Quello che stupisce è come, in poco tempo, anche il gruppo selezionato per le ultime due partite abbia creato un’ottima amalgama di squadra, soprattutto difensivamente, segno dell’ottimo lavoro del coaching staff.
Questo mese di test ha confermato come la Francia sia tornata al livello che le spetta dopo anni difficili e come ci siano ancora ampi margini di miglioramento per un gruppo molto giovane.
Generali preoccupazioni riguardo il futuro? Per gli altri, sicuramente.
1° Posto – Inghilterra
La favorita conferma i pronostici di inizio torneo.

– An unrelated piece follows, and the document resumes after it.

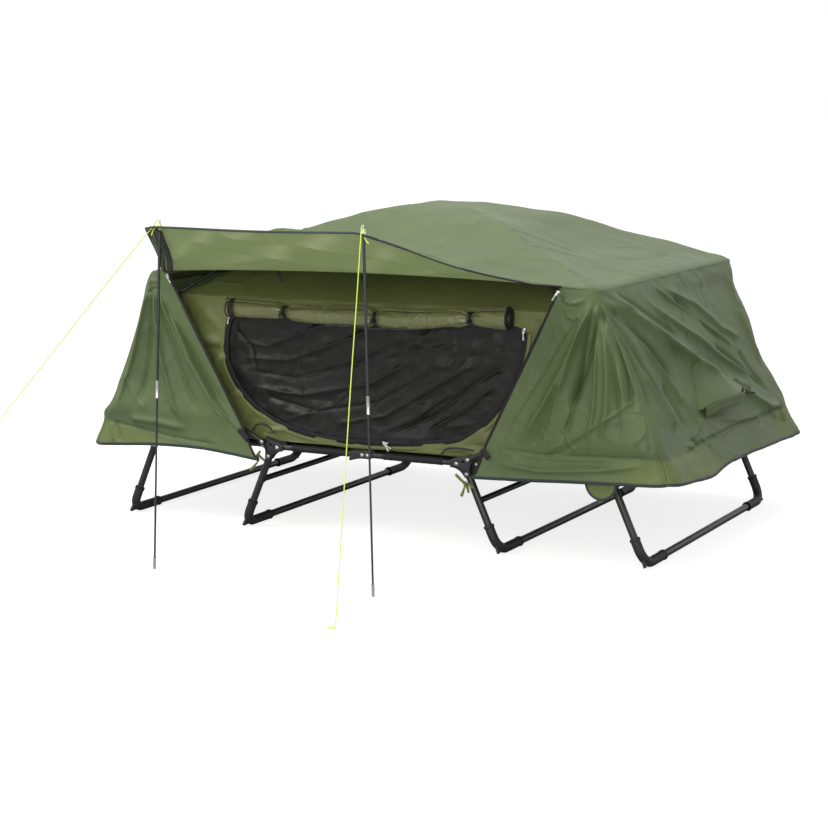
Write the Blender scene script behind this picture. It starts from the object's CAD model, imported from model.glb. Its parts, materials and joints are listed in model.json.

La squadra di Eddie Jones dimostra ancora una volta di essere solida, concreta, senza grossi punti deboli. In queste partite il piano di gioco è stato semplice, tanta fisicità, difesa asfissiante e tanto gioco al piede per tenere gli avversari nella propria zona difensiva e sfruttarne gli errori. Piano semplice ed efficace, probabilmente utilizzato per non scoprire troppo presto le carte in una competizione che ha poco blasone.
Il gruppo utilizzato è sostanzialmente quello della Coppa del Mondo con qualche inserimento interessante: Earl, Hill e Stuart si confermano giocatori di grande impatto dalla panchina mentre i vari Willis, Lawrence e Mallins, con qualche cameo, hanno assaggiato il rugby internazionale.
Unica nota negativa, la finale. Contro una Francia, come detto, molto rimaneggiata sarebbe stato lecito attendersi una vittoria più netta, e non dopo due supplementari. Al di là della giornata no dalla piazzola di capitan Farrell, l’Inghilterra è apparsa meno precisa ed efficace del solito, subendo la grinta e la voglia di fare dei francesi. A voler essere negativi, l’approccio è parso essere molto simile a quello della finale del mondiale, un po’ spento, distratto.
Aspetto preoccupante per il coach Eddie Jones, che però avrà modo di lavorarci.